Far from assuming processes of proletarianization and peripheralization as a priori dynamics of labor regimes, this book draws attention to the specific sets of local, national, and global forces and actors driving processes of peripheral proletarianization as well as the struggles by workers, farmers, and even capitalist organizations and state agencies to avert the experiences of peripheral proletarianization. As we shall see, a key driver of proletarianization has been the Colombian state, which has engaged in efforts to transform the country’s rural regions into sites of global commodity production through practices that have dispossessed rural inhabitants from the land and created pools of surplus labor to be exploited by local capital. This state developmentalist strategy of promoting capitalist systems of production that rely upon proletarianized labor is a social gamble. In itself, these state development practices merely articulate local labor regimes into highly peripheralized niches of the global market, thus exacerbating the social contradictions of peripheral proletarianization and contributing to the forms of endemic social crises that have pockmarked rural Colombia for decades. Only when these state developmentalist practices on the ground have been supplemented by a simultaneous set of developmentalist state actions to geopolitically reconstruct the core–periphery dynamics of the global market and upgrade to more profitable market niches have they been successful in averting situations of peripheral proletarianization. However, as this book demonstrates, the ability for Colombian labor regime actors to effectively engage in developmentalist market politics and upgrade to core-like niches in global commodity markets has dwindled over the past decades due to world-systemic processes associated with the decline of US world hegemony. As processes of market peripheralization have intensified and spread across the global economy, the opportunities for economic and social upgrading have diminished, leaving the world’s workers in an increasingly precarious predicament.

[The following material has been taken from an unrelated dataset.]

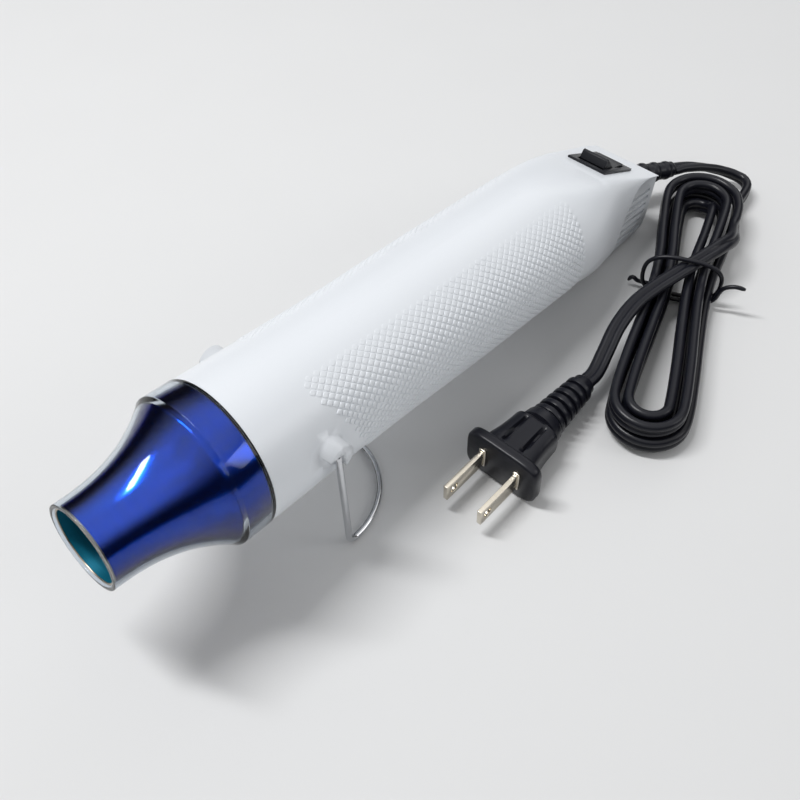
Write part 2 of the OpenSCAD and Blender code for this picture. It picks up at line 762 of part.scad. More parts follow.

Analyzing Colombia’s labor regimes world historically thus illuminates how the rise of US world hegemony in the mid-twentieth century expanded and stabilized the institutional workings of global markets. This market expansionary process, in turn, fostered both the movement into the market from emerging sites of global commodity production as well as the movement up the value chains of those markets to avert the negative consequences of peripheralization. However, by the turn of the twenty-first century, the United States has largely rolled back its market safeguards in ways that have re-peripheralized Colombia’s niches in the global market. The contemporary crises of labor control that have arisen at the margins of the market in rural Colombia have been spawned by the state’s continued efforts to retain market-dependent, proletarianized systems of global commodity production in a context of deepening peripheralization. As this book indicates, a first step out of this toxic developmental conundrum would be the formulation of new models of economic growth and development that seek not to de-peripheralize Colombia’s market niches, but to de-proletarianize its systems of production and diminish worker reliance on income generated in the market to meet their subsistence livelihood needs. In other words, a first step would be to gamble not on development through the market, but development in the fortification of rural livelihoods outside the global circuits of capital.